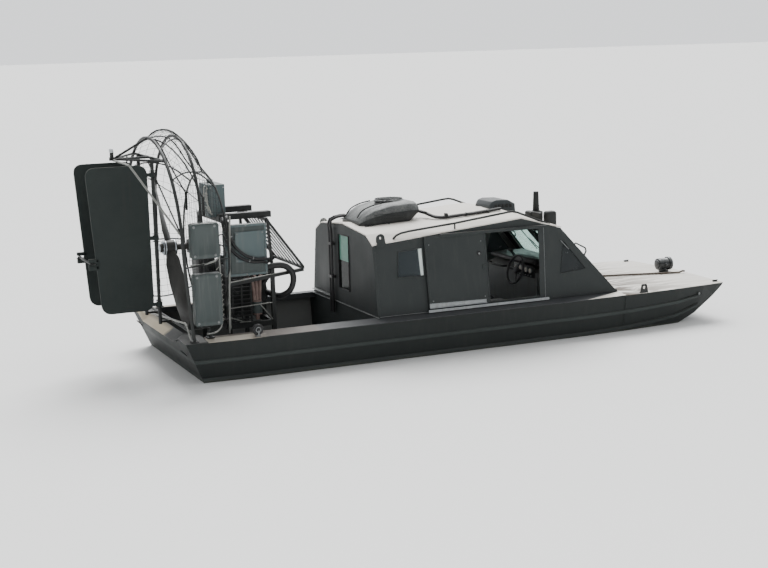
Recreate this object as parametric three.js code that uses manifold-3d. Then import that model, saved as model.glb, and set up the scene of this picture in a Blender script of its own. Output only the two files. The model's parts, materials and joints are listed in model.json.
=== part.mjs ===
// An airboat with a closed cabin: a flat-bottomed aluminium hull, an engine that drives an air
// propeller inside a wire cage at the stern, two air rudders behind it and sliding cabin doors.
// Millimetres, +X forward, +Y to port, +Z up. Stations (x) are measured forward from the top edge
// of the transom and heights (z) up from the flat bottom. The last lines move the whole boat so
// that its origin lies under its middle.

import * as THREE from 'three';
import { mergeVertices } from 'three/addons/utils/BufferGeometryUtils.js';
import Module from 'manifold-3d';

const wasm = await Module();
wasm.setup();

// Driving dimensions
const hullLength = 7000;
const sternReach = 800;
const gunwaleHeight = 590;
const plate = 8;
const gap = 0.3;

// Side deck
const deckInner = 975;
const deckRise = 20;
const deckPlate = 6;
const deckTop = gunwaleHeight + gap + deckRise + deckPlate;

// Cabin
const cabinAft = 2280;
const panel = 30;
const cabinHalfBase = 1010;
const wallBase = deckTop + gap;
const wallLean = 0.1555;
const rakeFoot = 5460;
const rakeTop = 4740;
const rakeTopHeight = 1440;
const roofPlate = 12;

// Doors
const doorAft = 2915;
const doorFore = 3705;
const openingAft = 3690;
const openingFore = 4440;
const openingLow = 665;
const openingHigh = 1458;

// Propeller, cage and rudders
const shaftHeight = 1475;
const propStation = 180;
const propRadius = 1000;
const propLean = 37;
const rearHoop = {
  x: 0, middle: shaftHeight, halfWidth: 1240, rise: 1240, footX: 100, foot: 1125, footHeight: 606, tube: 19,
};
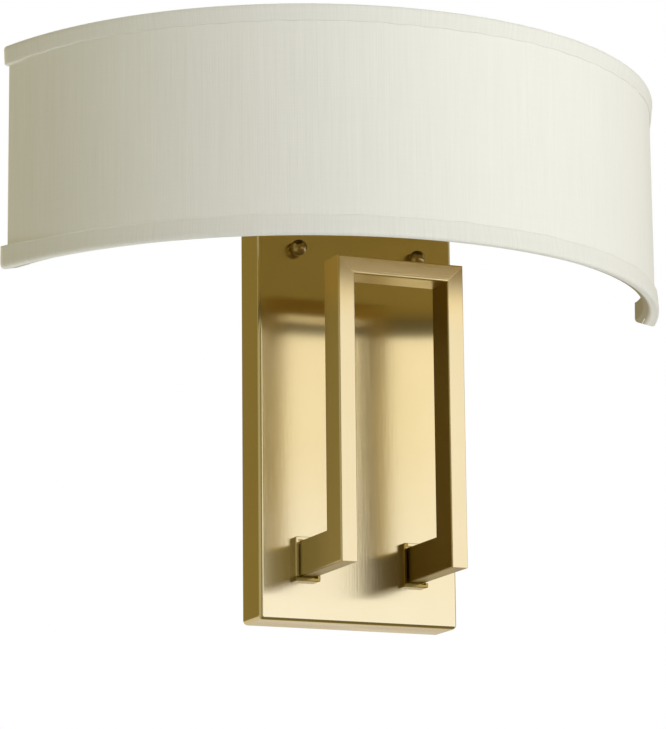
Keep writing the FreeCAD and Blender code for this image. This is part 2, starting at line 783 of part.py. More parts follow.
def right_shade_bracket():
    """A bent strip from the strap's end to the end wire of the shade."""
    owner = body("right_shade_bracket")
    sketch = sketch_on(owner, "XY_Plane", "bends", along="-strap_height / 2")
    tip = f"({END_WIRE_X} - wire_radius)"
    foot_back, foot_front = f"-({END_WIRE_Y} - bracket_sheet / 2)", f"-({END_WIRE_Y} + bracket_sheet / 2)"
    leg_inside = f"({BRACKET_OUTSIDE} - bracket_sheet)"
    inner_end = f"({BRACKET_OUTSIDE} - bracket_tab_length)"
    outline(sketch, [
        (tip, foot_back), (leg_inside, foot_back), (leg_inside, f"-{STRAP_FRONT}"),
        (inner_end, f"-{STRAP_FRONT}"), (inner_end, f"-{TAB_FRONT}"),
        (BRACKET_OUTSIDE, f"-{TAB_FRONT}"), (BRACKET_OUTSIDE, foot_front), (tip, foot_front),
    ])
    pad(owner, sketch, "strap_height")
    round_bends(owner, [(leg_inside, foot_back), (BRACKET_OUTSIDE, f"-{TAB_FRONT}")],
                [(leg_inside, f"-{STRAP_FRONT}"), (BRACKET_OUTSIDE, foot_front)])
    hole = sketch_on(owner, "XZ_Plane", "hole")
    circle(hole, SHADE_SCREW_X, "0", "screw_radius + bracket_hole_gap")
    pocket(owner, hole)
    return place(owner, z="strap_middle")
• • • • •
### Work required
Write out every entry verbatim.

### Problem solution
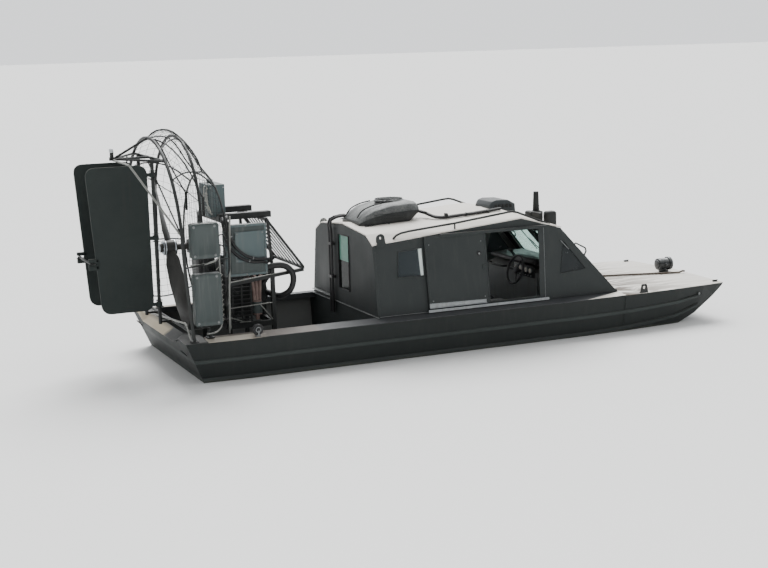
Recreate this object as parametric three.js code that uses manifold-3d. Then import that model, saved as model.glb, and set up the scene of this picture in a Blender script of its own. Output only the two files. The model's parts, materials and joints are listed in model.json.
=== part.mjs ===
// An airboat with a closed cabin: a flat-bottomed aluminium hull, an engine that drives an air
// propeller inside a wire cage at the stern, two air rudders behind it and sliding cabin doors.
// Millimetres, +X forward, +Y to port, +Z up. Stations (x) are measured forward from the top edge
// of the transom and heights (z) up from the flat bottom. The last lines move the whole boat so
// that its origin lies under its middle.

import * as THREE from 'three';
import { mergeVertices } from 'three/addons/utils/BufferGeometryUtils.js';
import Module from 'manifold-3d';

const wasm = await Module();
wasm.setup();

// Driving dimensions
const hullLength = 7000;
const sternReach = 800;
const gunwaleHeight = 590;
const plate = 8;
const gap = 0.3;

// Side deck
const deckInner = 975;
const deckRise = 20;
const deckPlate = 6;
const deckTop = gunwaleHeight + gap + deckRise + deckPlate;

// Cabin
const cabinAft = 2280;
const panel = 30;
const cabinHalfBase = 1010;
const wallBase = deckTop + gap;
const wallLean = 0.1555;
const rakeFoot = 5460;
const rakeTop = 4740;
const rakeTopHeight = 1440;
const roofPlate = 12;

// Doors
const doorAft = 2915;
const doorFore = 3705;
const openingAft = 3690;
const openingFore = 4440;
const openingLow = 665;
const openingHigh = 1458;

// Propeller, cage and rudders
const shaftHeight = 1475;
const propStation = 180;
const propRadius = 1000;
const propLean = 37;
const rearHoop = {
  x: 0, middle: shaftHeight, halfWidth: 1240, rise: 1240, footX: 100, foot: 1125, footHeight: 606, tube: 19,
};
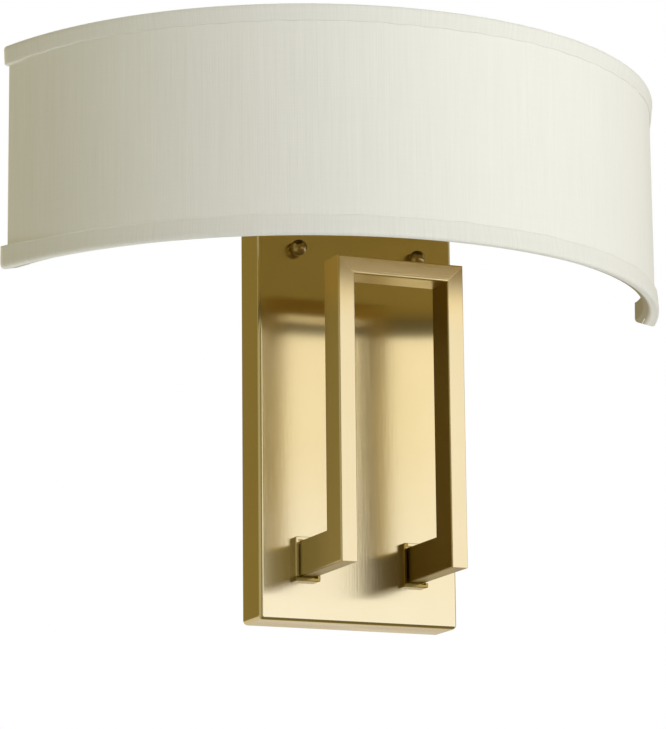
Keep writing the FreeCAD and Blender code for this image. This is part 2, starting at line 783 of part.py. More parts follow.
def right_shade_bracket():
    """A bent strip from the strap's end to the end wire of the shade."""
    owner = body("right_shade_bracket")
    sketch = sketch_on(owner, "XY_Plane", "bends", along="-strap_height / 2")
    tip = f"({END_WIRE_X} - wire_radius)"
    foot_back, foot_front = f"-({END_WIRE_Y} - bracket_sheet / 2)", f"-({END_WIRE_Y} + bracket_sheet / 2)"
    leg_inside = f"({BRACKET_OUTSIDE} - bracket_sheet)"
    inner_end = f"({BRACKET_OUTSIDE} - bracket_tab_length)"
    outline(sketch, [
        (tip, foot_back), (leg_inside, foot_back), (leg_inside, f"-{STRAP_FRONT}"),
        (inner_end, f"-{STRAP_FRONT}"), (inner_end, f"-{TAB_FRONT}"),
        (BRACKET_OUTSIDE, f"-{TAB_FRONT}"), (BRACKET_OUTSIDE, foot_front), (tip, foot_front),
    ])
    pad(owner, sketch, "strap_height")
    round_bends(owner, [(leg_inside, foot_back), (BRACKET_OUTSIDE, f"-{TAB_FRONT}")],
                [(leg_inside, f"-{STRAP_FRONT}"), (BRACKET_OUTSIDE, foot_front)])
    hole = sketch_on(owner, "XZ_Plane", "hole")
    circle(hole, SHADE_SCREW_X, "0", "screw_radius + bracket_hole_gap")
    pocket(owner, hole)
    return place(owner, z="strap_middle")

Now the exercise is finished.